I remember one Fourth of July our neighbors in the suburbs put on an incredibly dazzling and illegal display of fireworks. We all watched from our squares of green that stretched for blocks. As I was watching the fireworks ash came down and fell into my eye. It burned and scared me so much I swore that day that I would hate fireworks for the rest of my life. 

With all the technological and agricultural advances the saying does not apply to the crop anymore. Corn now should be way past the knee by Independence Day. 

It was only when I left the Midwest, and the golden blanket of protection the corn provides us there, that I was able to feel what Ohio had imprinted on me. Like an animal with its natural abilities to navigate home, I felt its pull to come back.
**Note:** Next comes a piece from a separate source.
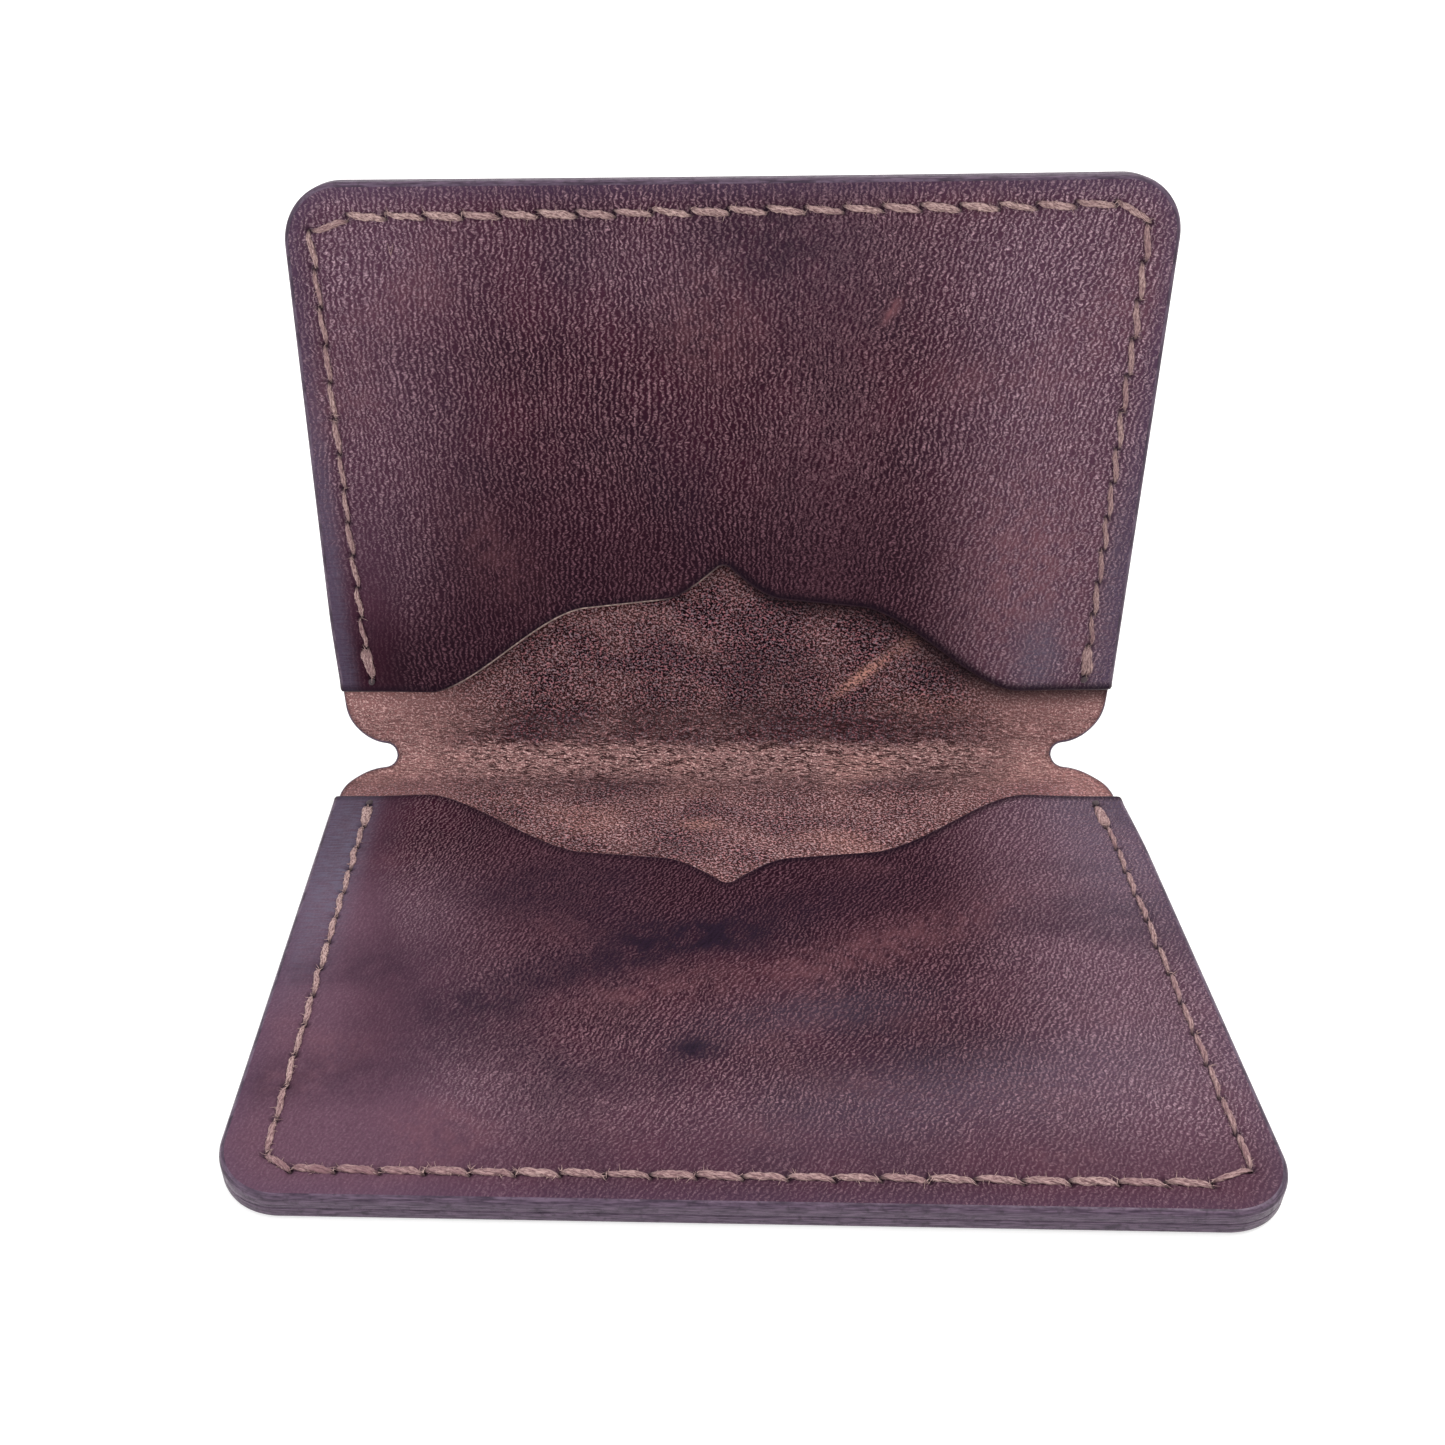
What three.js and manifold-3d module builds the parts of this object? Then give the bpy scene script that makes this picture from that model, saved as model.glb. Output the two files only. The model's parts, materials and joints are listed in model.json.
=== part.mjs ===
// Bifold leather business card case, shown half open: one leaf lies flat and the other stands behind it.
// One waisted piece of cover leather runs through both leaves and bends at the fold. Each leaf carries a
// card pocket, a second piece of leather with a bracket-shaped mouth, sewn to the cover on three sides
// with one saddle-stitched thread.
//
// Millimetres, +Z up. The origin is the middle of the lying leaf's underside, X runs along the fold and
// +Y points from the lying leaf towards the fold. The cover is split at its two bend lines, so that the
// fold strip can turn between the leaves.

import * as THREE from "three";
import { mergeVertices } from "three/addons/utils/BufferGeometryUtils.js";
import Module from "manifold-3d";

// The leather pieces.
const WIDTH = 102; // along the fold
const LEATHER = 1.3; // thickness of every piece of leather
const CARD_SLOT = 0.4; // room left between pocket and cover for a card
const LEAF_LENGTH = 71.6; // bend line to outer edge
const POCKET_DEPTH = 63.5; // outer edge to the mouth's shoulders
const CORNER_RADIUS = 7;

// The fold.
const FOLD_LENGTH = 4.2; // between the two bend lines: two pockets and a little air when closed
const BEND_ANGLE = 41.75; // degrees at each bend line, which opens the case to 96.5 degrees
const BEND_GAP = 0.3; // slit between the solids at a bend line
const NOTCH_DEPTH = 6.7; // how far the cover is waisted at each end of the fold
const NOTCH_RADIUS = 1.7; // round bottom of the notch
const FLARE_RADIUS = 5.7; // convex shoulder between notch and side edge

// The pocket mouth's two curves on one side, each by its four Bezier points. A point is its distance from
// the middle and its depth below the shoulders. A straight plateau joins the curves.
const POINT_CURVE = [[0, 18.1], [2.25, 16.1], [5, 13.5], [7.5, 13.1]]; // tip of the central point outwards
const RISE_CURVE = [[17.5, 12], [23.5, 11.4], [32.6, 0.45], [38.6, 0]]; // plateau to the straight shoulder

// The seam.
const STITCH_PITCH = 4.33;
const END_STITCHES = 20; // along the outer edge
const SIDE_STITCHES = 13; // along each side
const SEAM_INSET = 3.65;
const HOLE_SIZE = 1.1; // square awl hole, diamond to the seam
const THREAD_CORE = 0.5; // thread inside a hole
const THREAD_WIDTH = 0.8; // flattened thread of a stitch
const THREAD_THICKNESS = 0.4;
const STITCH_SLANT = 7; // degrees to the seam line
const GROOVE_WIDTH = 1.6;
const FRONT_GROOVE = 0.5;
const BACK_GROOVE = 0.7;
const BACK_RECESS = 0.1; // the back stitches lie this far below the cover's surface
const CORE_LAP = 0.3; // how far a hole's thread reaches into the stitches at its ends

const CUT_OVERRUN = 1; // how far every cut runs past the leather
const CURVE_STEPS = 8;
const POCKET_TOP = CARD_SLOT + LEATHER;

const manifold = await Module();
manifold.setup();

// A three.js geometry as a solid that can be joined and cut.
function toSolid(geometry) {
  const bare = geometry.clone();
  bare.deleteAttribute("normal");
  bare.deleteAttribute("uv");
  const merged = mergeVertices(bare, 1e-4);
  return new manifold.Manifold(
    new manifold.Mesh({
      numProp: 3,
      vertProperties: new Float32Array(merged.attributes.position.array),
      triVerts: new Uint32Array(merged.index.array),
    }),
  );
}

function toGeometry(solid) {
  const mesh = solid.getMesh();
  const geometry = new THREE.BufferGeometry();
  geometry.setAttribute("position", new THREE.BufferAttribute(mesh.vertProperties, 3));
  geometry.setIndex(new THREE.BufferAttribute(mesh.triVerts, 1));
  return geometry;
}

// A flat outline as a plate between two heights.
function plate(shape, bottom, top) {
  const geometry = new THREE.ExtrudeGeometry(shape, {
    depth: top - bottom,
    bevelEnabled: false,
    curveSegments: CURVE_STEPS,
  });
  return toSolid(geometry.translate(0, 0, bottom));
}

// A block by its size and middle, turned about Z.
function block(size, middle, turn = 0) {
  const geometry = new THREE.BoxGeometry(...size);
  return toSolid(geometry.rotateZ(turn).translate(...middle));
}

function joined(solids) {
  return solids.reduce((whole, solid) => whole.add(solid));
}

// Shapes and seams are drawn in a leaf's own frame: the bend line is y = 0, the outer edge is
// y = -LEAF_LENGTH, and the flesh side of the cover is z = 0.
const OUTER_Y = -LEAF_LENGTH;
const SHOULDER_Y = OUTER_Y + POCKET_DEPTH;

// The pocket's rounded outer end, from the right side round to the left side.
function addOuterEnd(shape) {
  const half = WIDTH / 2;
  const arcY = OUTER_Y + CORNER_RADIUS;
  shape.lineTo(half, arcY);
  shape.absarc(half - CORNER_RADIUS, arcY, CORNER_RADIUS, 0, -Math.PI / 2, true);
  shape.lineTo(-half + CORNER_RADIUS, OUTER_Y);
  shape.absarc(-half + CORNER_RADIUS, arcY, CORNER_RADIUS, -Math.PI / 2, -Math.PI, true);
}

// A quarter of the cover's outline, with the middle of the fold at the origin: the small round notch,
// the convex flare, the side and half of the outer edge.
function coverQuarter() {
  const flareX = WIDTH / 2 - FLARE_RADIUS;
  const notchX = WIDTH / 2 - NOTCH_DEPTH + NOTCH_RADIUS;
  const flareY = -Math.sqrt((FLARE_RADIUS + NOTCH_RADIUS) ** 2 - (notchX - flareX) ** 2);
  const tangent = Math.atan2(-flareY, notchX - flareX);
  const outerY = -FOLD_LENGTH / 2 - LEAF_LENGTH;
  const path = new THREE.Path();
  path.moveTo(notchX - NOTCH_RADIUS, 0);
  path.absarc(notchX, 0, NOTCH_RADIUS, Math.PI, Math.PI + tangent, false);
  path.absarc(flareX, flareY, FLARE_RADIUS, tangent, 0, true);
  path.lineTo(WIDTH / 2, outerY + CORNER_RADIUS);
  path.absarc(WIDTH / 2 - CORNER_RADIUS, outerY + CORNER_RADIUS, CORNER_RADIUS, 0, -Math.PI / 2, true);
  path.lineTo(0, outerY);
  return path.getPoints(CURVE_STEPS / 2);
}

function coverShape() {
  const quarter = coverQuarter();
  const back = quarter.slice(1, -1).reverse();
  const mirrored = (points, x, y) => points.map((point) => new THREE.Vector2(x * point.x, y * point.y));
  return new THREE.Shape([
    ...quarter,
    ...mirrored(back, -1, 1),
    ...mirrored(quarter, -1, -1),
    ...mirrored(back, 1, -1),
  ]);
}

// The pocket's mouth on one side of the middle: point, plateau, S-shaped rise and straight shoulder.
function mouthCurves(side) {
  const at = ([x, depth]) => new THREE.Vector2(side * x, SHOULDER_Y - depth);
  return [POINT_CURVE, RISE_CURVE].map((points) => new THREE.CubicBezierCurve(...points.map(at)));
}

function pocketShape() {
  const points = [];
  for (const curve of mouthCurves(-1).reverse()) points.push(...curve.getPoints(CURVE_STEPS).reverse());
  points.pop();
  for (const curve of mouthCurves(1)) points.push(...curve.getPoints(CURVE_STEPS));
  const shape = new THREE.Shape();
  shape.moveTo(-WIDTH / 2, SHOULDER_Y);
  for (const point of points) shape.lineTo(point.x, point.y);
  shape.lineTo(WIDTH / 2, SHOULDER_Y);
  addOuterEnd(shape);
  return shape;
}

// Stitch holes in order: up one side from the mouth, one slanting step round the corner, along the
// outer edge, and back down the other side.
function seamHoles() {
  const sideX = WIDTH / 2 - SEAM_INSET;
  const endX = (END_STITCHES * STITCH_PITCH) / 2;
  const endY = OUTER_Y + SEAM_INSET;
  const sideY = endY + Math.sqrt(STITCH_PITCH ** 2 - (sideX - endX) ** 2);
  const holes = [];
  for (let i = SIDE_STITCHES; i >= 0; i--) holes.push(new THREE.Vector2(-sideX, sideY + i * STITCH_PITCH));
  for (let i = 0; i <= END_STITCHES; i++) holes.push(new THREE.Vector2(-endX + i * STITCH_PITCH, endY));
  for (let i = 0; i <= SIDE_STITCHES; i++) holes.push(new THREE.Vector2(sideX, sideY + i * STITCH_PITCH));
  return holes;
}

const HOLES = seamHoles();

// One block along each stitch, between two heights.
function alongSeam(width, bottom, top, slant) {
  const turn = THREE.MathUtils.degToRad(slant);
  return joined(
    HOLES.slice(1).map((hole, i) => {
      const step = hole.clone().sub(HOLES[i]);
      const middle = hole.clone().add(HOLES[i]).multiplyScalar(0.5);
      const size = [step.length() + width, width, top - bottom];
      return block(size, [middle.x, middle.y, (top + bottom) / 2], step.angle() + turn);
    }),
  );
}

// One square post in each stitch hole, a corner of the square pointing along the seam.
function throughHoles(width, bottom, top) {
  const size = [width, width, top - bottom];
  return joined(HOLES.map((hole) => block(size, [hole.x, hole.y, (top + bottom) / 2], Math.PI / 4)));
}

const holeCutter = throughHoles(HOLE_SIZE, -LEATHER - CUT_OVERRUN, POCKET_TOP + CUT_OVERRUN);

// A stretch of the cover between two distances from the lower bend line.
function coverStretch(from, to) {
  const cover = plate(coverShape(), -LEATHER, 0).translate([0, FOLD_LENGTH / 2, 0]);
  const size = [WIDTH + 2 * CUT_OVERRUN, to - from, LEATHER + 2 * CUT_OVERRUN];
  return cover.intersect(block(size, [0, (from + to) / 2, -LEATHER / 2]));
}

function coverLeafSolid() {
  const groove = alongSeam(GROOVE_WIDTH, -LEATHER - CUT_OVERRUN, BACK_GROOVE - LEATHER, 0);
  return coverStretch(OUTER_Y - CUT_OVERRUN, -BEND_GAP / 2).subtract(groove).subtract(holeCutter);
}

function pocketSolid() {
  const groove = alongSeam(GROOVE_WIDTH, POCKET_TOP - FRONT_GROOVE, POCKET_TOP + CUT_OVERRUN, 0);
  return plate(pocketShape(), CARD_SLOT, POCKET_TOP).subtract(groove).subtract(holeCutter);
}

// Slanting stitches on the pocket and a straight run behind the cover, joined through every hole.
function threadSolid() {
  const backBottom = BACK_RECESS - LEATHER;
  const frontTop = POCKET_TOP + THREAD_THICKNESS / 2;
  const front = alongSeam(THREAD_WIDTH, frontTop - THREAD_THICKNESS, frontTop, STITCH_SLANT);
  const back = alongSeam(THREAD_WIDTH, backBottom, backBottom + THREAD_THICKNESS, 0);
  const coreBottom = backBottom + THREAD_THICKNESS - CORE_LAP;
  const coreTop = frontTop - THREAD_THICKNESS + CORE_LAP;
  return joined([front, back, throughHoles(THREAD_CORE, coreBottom, coreTop)]);
}

function leather(color) {
  return new THREE.MeshStandardMaterial({ color, roughness: 0.55, metalness: 0 });
}

const coverLeather = leather(0x5a3b41);
const pocketLeather = leather(0x4c3140);
const linenThread = new THREE.MeshStandardMaterial({ color: 0x8a6a66, roughness: 0.85, metalness: 0 });

function part(name, geometry, material) {
  const mesh = new THREE.Mesh(geometry, material);
  mesh.name = name;
  return mesh;
}

const coverLeafGeometry = toGeometry(coverLeafSolid());
const pocketGeometry = toGeometry(pocketSolid());
const threadGeometry = toGeometry(threadSolid());

// A leaf in its own frame: the two leaves are cut and sewn alike.
function leaf(prefix) {
  const group = new THREE.Group();
  group.add(
    part(prefix + "_cover", coverLeafGeometry, coverLeather),
    part(prefix + "_pocket", pocketGeometry, pocketLeather),
    part(prefix + "_seam_thread", threadGeometry, linenThread),
  );
  return group;
}

const lowerLeaf = leaf("lower");
const fold = new THREE.Group();
const upperLeaf = new THREE.Group();
const bend = THREE.MathUtils.degToRad(BEND_ANGLE);

lowerLeaf.position.set(0, LEAF_LENGTH / 2, LEATHER);

// The upper leaf is the lower one turned end for end and raised at the far bend line.
upperLeaf.position.set(0, FOLD_LENGTH, 0);
upperLeaf.rotation.x = bend;
const turned = leaf("upper");
turned.rotation.z = Math.PI;
upperLeaf.add(turned);

fold.position.copy(lowerLeaf.position);
fold.rotation.x = bend;
const foldStrip = toGeometry(coverStretch(BEND_GAP / 2, FOLD_LENGTH - BEND_GAP / 2));
fold.add(part("fold_strip", foldStrip, coverLeather), upperLeaf);

const cardCase = new THREE.Group();
cardCase.name = "business_card_case";
cardCase.add(lowerLeaf, fold);

export default cardCase;
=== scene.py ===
"""A bifold leather business card case, half open: one leaf lies flat and the other stands behind it.

Shapes are worked out in millimetres in a leaf's own frame, the one that the design uses: the bend line is
y = 0, the outer edge lies at negative y, and z is the height above the cover's flesh side. placed() turns
them into metres in the row frame and rolls the leather smoothly round the fold.
"""

import json
import math

import bmesh
import bpy
import numpy as np
from mathutils import Matrix, Vector, noise
from mathutils.geometry import delaunay_2d_cdt
from mathutils.kdtree import KDTree


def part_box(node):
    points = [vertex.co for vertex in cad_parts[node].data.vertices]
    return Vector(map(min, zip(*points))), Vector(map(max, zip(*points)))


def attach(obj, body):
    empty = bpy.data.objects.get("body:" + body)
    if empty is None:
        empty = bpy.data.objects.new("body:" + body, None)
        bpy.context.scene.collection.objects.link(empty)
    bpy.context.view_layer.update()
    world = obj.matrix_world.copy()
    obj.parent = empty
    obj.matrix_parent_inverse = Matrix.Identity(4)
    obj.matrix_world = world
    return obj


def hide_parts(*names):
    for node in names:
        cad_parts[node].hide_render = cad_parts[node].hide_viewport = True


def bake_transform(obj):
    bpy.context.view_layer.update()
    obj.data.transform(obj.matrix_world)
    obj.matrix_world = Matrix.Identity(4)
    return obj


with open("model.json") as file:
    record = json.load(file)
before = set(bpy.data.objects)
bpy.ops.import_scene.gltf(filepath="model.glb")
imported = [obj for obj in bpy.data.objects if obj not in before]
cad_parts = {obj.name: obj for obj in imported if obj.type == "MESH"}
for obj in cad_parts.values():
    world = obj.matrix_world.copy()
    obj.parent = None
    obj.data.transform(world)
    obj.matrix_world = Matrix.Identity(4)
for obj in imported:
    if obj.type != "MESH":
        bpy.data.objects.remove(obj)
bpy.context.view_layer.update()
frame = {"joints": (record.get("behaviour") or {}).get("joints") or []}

# ---------------------------------------------------------------- sizes, in millimetres
MM = 0.001
cover_low, cover_high = (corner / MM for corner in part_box("lower_cover"))
pocket_low, pocket_high = (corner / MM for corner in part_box("lower_pocket"))
joint_at = {joint["name"]: Vector(joint["pos_m"]) / MM for joint in frame["joints"]}
LOWER_BEND = joint_at["lower_bend"]
UPPER_BEND = joint_at["upper_bend"]
STRIP = UPPER_BEND - LOWER_BEND
BEND = math.atan2(STRIP.z, STRIP.y)
HALF_FOLD = STRIP.length / 2
HALF_WIDTH = (cover_high.x - cover_low.x) / 2
OUTER_Y = cover_low.y - LOWER_BEND.y
MOUTH_Y = OUTER_Y + pocket_high.y - pocket_low.y
POCKET_TOP = pocket_high.z - LOWER_BEND.z
COVER_BACK = cover_low.z - LOWER_BEND.z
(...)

After all I had just fallen in love with a man under some fireworks, and maybe that wasn’t all bad. 

I am cultivating my own corn fields. For the ones that beckon me also call me a n***er and have hate in their core. I am measuring my own growth. Because the people there still use old sayings from measurements and I need something bigger than that to measure all that I got. I am protecting my stories so that when they are fertile and ready I can give them away to feed and comfort like a good midwestern woman should. And you all are welcome to the feast. Well, at least those who like corn.


West Chester is a suburb outside of Cincinnati, Ohio. A township made up of around 62,000 people. Voted “best place to live” by Money Magazine. There are many towns like it scattered throughout the midwest. Bubbles. That’s where Kate grew up. Her practice explores what it was like forging an identity being the product of a transracial adoption. Using her experiences as a sex worker, division I collegiate athlete, and mother Kate Turner examines contemporary issues around identity, race, and gender through multimedia installation, video, and performances. Kate aims to create work that expands the narratives of queer black women making our stories more visible and accessible. Kate Turner received her BFA from Bowling Green State University in 2015 and her MFA from Virginia Commonwealth University in 2020. She is currently a resident at the Galveston Artist Residency.